O governo Bolsonaro não é culpado pela pandemia no Brasil, mas é sim responsável pelo atraso no planejamento de medidas para a economia e, portanto, pela fome e as dificuldades que uma parcela da população está sentindo devido à falta de trabalho. Mas também pela demora no planejamento para a saúde - o que incluiria a compra antecipada de equipamentos, como respiradores, máscaras, luvas, aventais; a preparação de leitos e UTIs e a contratação de profissionais. Mandetta se sobressaiu frente à aridez da Esplanada dos Ministérios, mas - é importante reconhecer - também demorou a agir.
E, principalmente, Bolsonaro é culpado por espalhar desinformação sobre a Covid-19 com suas declarações e atos em defesa do fim do isolamento social. O egoísmo de um presidente que prioriza sua autopreservação política frente à vida ajudou a aumentar a velocidade de contágio entre os brasileiros. E fez com que o país passasse a ser considerado uma piada de mau gosto em todo o mundo. Mandetta caiu, basicamente, porque se manteve firme em defensa da ciência e se opôs a essa loucura.
Bolsonaro vai insistir na narrativa, claro. Mas o tamanho da catástrofe é que vai dizer o destino de seu governo de agora em diante.
Por fim, Jair atropelou o discurso de despedida que Luiz Henrique Mandetta fazia no auditório do Ministério da Saúde, na tarde desta quinta, e começou seu pronunciamento, no Palácio do Planalto, enquanto o "ex" ainda falava. Ironicamente, suas primeiras palavras foram para chamar a demissão de "divórcio consensual".

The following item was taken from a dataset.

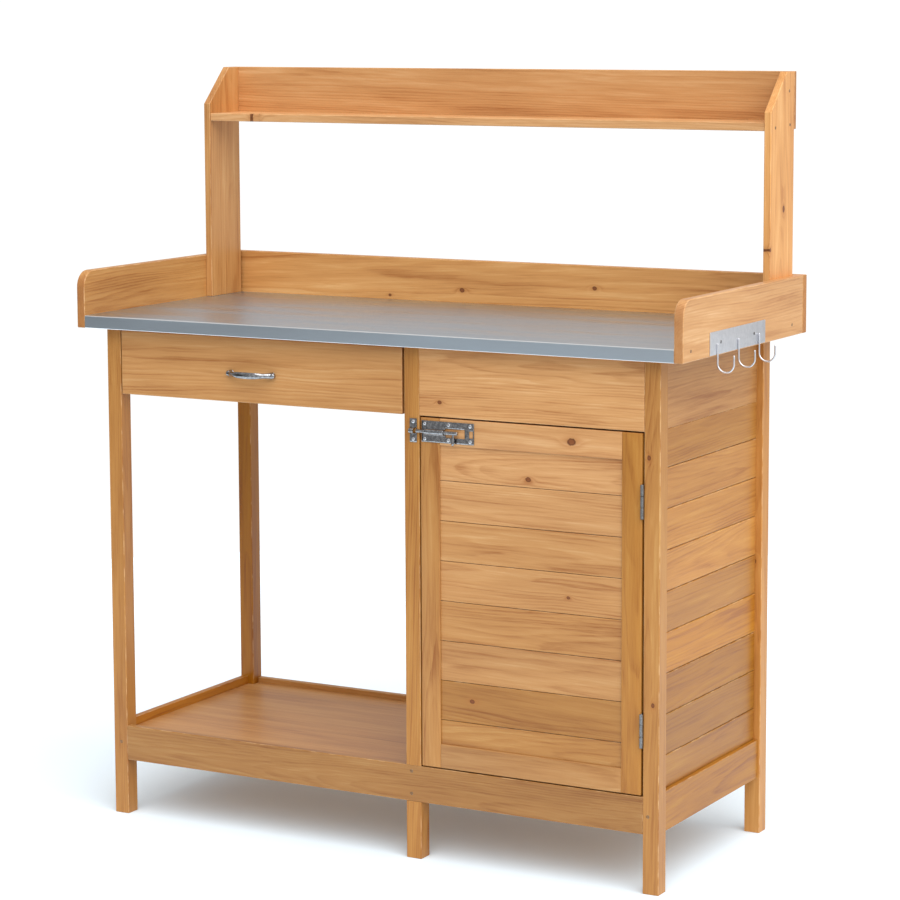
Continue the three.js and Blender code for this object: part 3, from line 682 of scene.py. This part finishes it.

O presidente e sua equipe de comunicação poderiam ter esperado um pouco, como deferência ao auxiliar que está de saída, sabendo que todas as transmissões iriam convergir imediatamente a ele. Mas não fez. Tendo usado uma de suas metáforas preferidas, a de casamento, pode se dizer que essa falta de gentileza mostra que a separação deixou profundas cicatrizes.
Mandetta, contudo, de solidão não sofrerá. Ele deve, em breve, criar um perfil no Tinder político. Afirma que não fará parte de nenhum governo. Mas seu discurso de despedida não foi de alguém que quer ficar sozinho, mas de quem sabe muito bem que 76% de aprovação é um belo patrimônio eleitoral. E 2022 é logo ali.